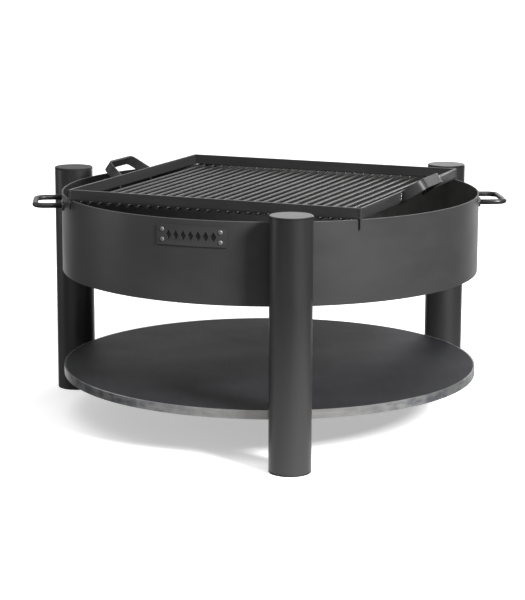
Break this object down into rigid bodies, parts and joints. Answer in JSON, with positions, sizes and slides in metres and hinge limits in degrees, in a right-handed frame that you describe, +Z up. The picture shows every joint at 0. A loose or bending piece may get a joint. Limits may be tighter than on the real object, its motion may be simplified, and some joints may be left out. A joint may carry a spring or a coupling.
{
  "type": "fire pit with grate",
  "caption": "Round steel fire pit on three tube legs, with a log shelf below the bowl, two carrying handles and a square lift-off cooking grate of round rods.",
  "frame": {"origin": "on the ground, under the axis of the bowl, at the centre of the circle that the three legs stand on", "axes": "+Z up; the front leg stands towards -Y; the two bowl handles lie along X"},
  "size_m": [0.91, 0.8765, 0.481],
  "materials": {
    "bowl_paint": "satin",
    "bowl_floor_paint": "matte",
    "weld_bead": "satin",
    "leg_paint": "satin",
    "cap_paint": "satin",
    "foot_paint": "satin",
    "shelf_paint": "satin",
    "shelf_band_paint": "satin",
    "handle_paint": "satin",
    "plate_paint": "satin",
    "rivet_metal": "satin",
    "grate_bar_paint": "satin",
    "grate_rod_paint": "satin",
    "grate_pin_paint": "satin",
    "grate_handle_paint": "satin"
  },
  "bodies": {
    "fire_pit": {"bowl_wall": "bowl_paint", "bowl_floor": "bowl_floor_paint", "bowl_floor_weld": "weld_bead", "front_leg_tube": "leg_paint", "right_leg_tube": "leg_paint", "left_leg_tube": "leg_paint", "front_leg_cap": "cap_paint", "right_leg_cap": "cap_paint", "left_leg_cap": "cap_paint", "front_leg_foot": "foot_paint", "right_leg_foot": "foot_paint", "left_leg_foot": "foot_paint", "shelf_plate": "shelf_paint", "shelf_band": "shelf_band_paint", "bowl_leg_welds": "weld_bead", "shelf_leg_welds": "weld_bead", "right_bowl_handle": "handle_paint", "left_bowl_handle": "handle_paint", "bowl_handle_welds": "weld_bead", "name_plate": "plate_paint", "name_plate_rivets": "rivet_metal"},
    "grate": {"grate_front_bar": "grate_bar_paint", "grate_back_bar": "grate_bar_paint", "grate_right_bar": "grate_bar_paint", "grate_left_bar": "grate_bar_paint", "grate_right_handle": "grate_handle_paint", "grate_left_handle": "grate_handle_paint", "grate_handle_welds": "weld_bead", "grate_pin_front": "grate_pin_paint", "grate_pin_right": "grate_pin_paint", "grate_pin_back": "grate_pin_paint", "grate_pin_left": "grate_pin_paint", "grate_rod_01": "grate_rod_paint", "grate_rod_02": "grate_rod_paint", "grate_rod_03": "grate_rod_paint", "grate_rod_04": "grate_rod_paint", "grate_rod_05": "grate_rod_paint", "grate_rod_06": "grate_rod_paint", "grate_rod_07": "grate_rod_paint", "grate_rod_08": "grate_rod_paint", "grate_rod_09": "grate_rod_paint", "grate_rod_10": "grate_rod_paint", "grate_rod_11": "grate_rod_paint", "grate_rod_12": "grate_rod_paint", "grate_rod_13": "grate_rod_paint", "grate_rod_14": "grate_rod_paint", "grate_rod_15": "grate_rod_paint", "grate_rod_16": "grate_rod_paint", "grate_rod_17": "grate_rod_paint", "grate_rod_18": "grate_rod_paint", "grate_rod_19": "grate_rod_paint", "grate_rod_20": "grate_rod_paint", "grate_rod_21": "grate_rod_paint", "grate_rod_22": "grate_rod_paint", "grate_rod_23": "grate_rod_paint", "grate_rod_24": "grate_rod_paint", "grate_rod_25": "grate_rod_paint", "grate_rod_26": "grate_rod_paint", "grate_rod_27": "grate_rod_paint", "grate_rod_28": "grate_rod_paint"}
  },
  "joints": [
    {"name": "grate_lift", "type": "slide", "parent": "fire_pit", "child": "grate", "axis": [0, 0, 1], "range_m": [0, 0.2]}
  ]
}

────────────────────

● Problem
Write out each line of the data above again, exactly as given.

● Answer to this problem
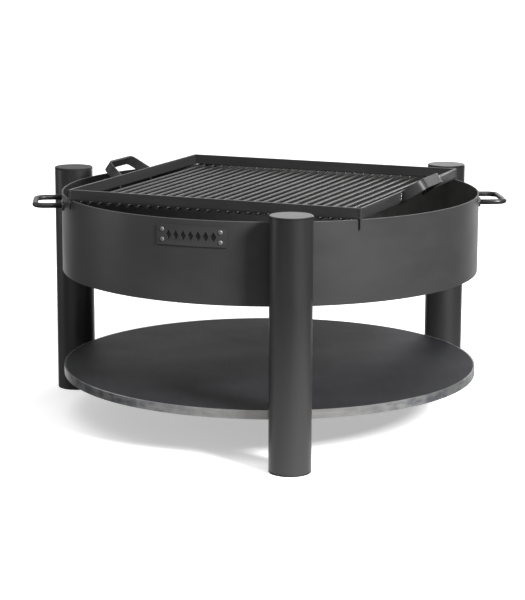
Break this object down into rigid bodies, parts and joints. Answer in JSON, with positions, sizes and slides in metres and hinge limits in degrees, in a right-handed frame that you describe, +Z up. The picture shows every joint at 0. A loose or bending piece may get a joint. Limits may be tighter than on the real object, its motion may be simplified, and some joints may be left out. A joint may carry a spring or a coupling.
{
  "type": "fire pit with grate",
  "caption": "Round steel fire pit on three tube legs, with a log shelf below the bowl, two carrying handles and a square lift-off cooking grate of round rods.",
  "frame": {"origin": "on the ground, under the axis of the bowl, at the centre of the circle that the three legs stand on", "axes": "+Z up; the front leg stands towards -Y; the two bowl handles lie along X"},
  "size_m": [0.91, 0.8765, 0.481],
  "materials": {
    "bowl_paint": "satin",
    "bowl_floor_paint": "matte",
    "weld_bead": "satin",
    "leg_paint": "satin",
    "cap_paint": "satin",
    "foot_paint": "satin",
    "shelf_paint": "satin",
    "shelf_band_paint": "satin",
    "handle_paint": "satin",
    "plate_paint": "satin",
    "rivet_metal": "satin",
    "grate_bar_paint": "satin",
    "grate_rod_paint": "satin",
    "grate_pin_paint": "satin",
    "grate_handle_paint": "satin"
  },
  "bodies": {
    "fire_pit": {"bowl_wall": "bowl_paint", "bowl_floor": "bowl_floor_paint", "bowl_floor_weld": "weld_bead", "front_leg_tube": "leg_paint", "right_leg_tube": "leg_paint", "left_leg_tube": "leg_paint", "front_leg_cap": "cap_paint", "right_leg_cap": "cap_paint", "left_leg_cap": "cap_paint", "front_leg_foot": "foot_paint", "right_leg_foot": "foot_paint", "left_leg_foot": "foot_paint", "shelf_plate": "shelf_paint", "shelf_band": "shelf_band_paint", "bowl_leg_welds": "weld_bead", "shelf_leg_welds": "weld_bead", "right_bowl_handle": "handle_paint", "left_bowl_handle": "handle_paint", "bowl_handle_welds": "weld_bead", "name_plate": "plate_paint", "name_plate_rivets": "rivet_metal"},
    "grate": {"grate_front_bar": "grate_bar_paint", "grate_back_bar": "grate_bar_paint", "grate_right_bar": "grate_bar_paint", "grate_left_bar": "grate_bar_paint", "grate_right_handle": "grate_handle_paint", "grate_left_handle": "grate_handle_paint", "grate_handle_welds": "weld_bead", "grate_pin_front": "grate_pin_paint", "grate_pin_right": "grate_pin_paint", "grate_pin_back": "grate_pin_paint", "grate_pin_left": "grate_pin_paint", "grate_rod_01": "grate_rod_paint", "grate_rod_02": "grate_rod_paint", "grate_rod_03": "grate_rod_paint", "grate_rod_04": "grate_rod_paint", "grate_rod_05": "grate_rod_paint", "grate_rod_06": "grate_rod_paint", "grate_rod_07": "grate_rod_paint", "grate_rod_08": "grate_rod_paint", "grate_rod_09": "grate_rod_paint", "grate_rod_10": "grate_rod_paint", "grate_rod_11": "grate_rod_paint", "grate_rod_12": "grate_rod_paint", "grate_rod_13": "grate_rod_paint", "grate_rod_14": "grate_rod_paint", "grate_rod_15": "grate_rod_paint", "grate_rod_16": "grate_rod_paint", "grate_rod_17": "grate_rod_paint", "grate_rod_18": "grate_rod_paint", "grate_rod_19": "grate_rod_paint", "grate_rod_20": "grate_rod_paint", "grate_rod_21": "grate_rod_paint", "grate_rod_22": "grate_rod_paint", "grate_rod_23": "grate_rod_paint", "grate_rod_24": "grate_rod_paint", "grate_rod_25": "grate_rod_paint", "grate_rod_26": "grate_rod_paint", "grate_rod_27": "grate_rod_paint", "grate_rod_28": "grate_rod_paint"}
  },
  "joints": [
    {"name": "grate_lift", "type": "slide", "parent": "fire_pit", "child": "grate", "axis": [0, 0, 1], "range_m": [0, 0.2]}
  ]
}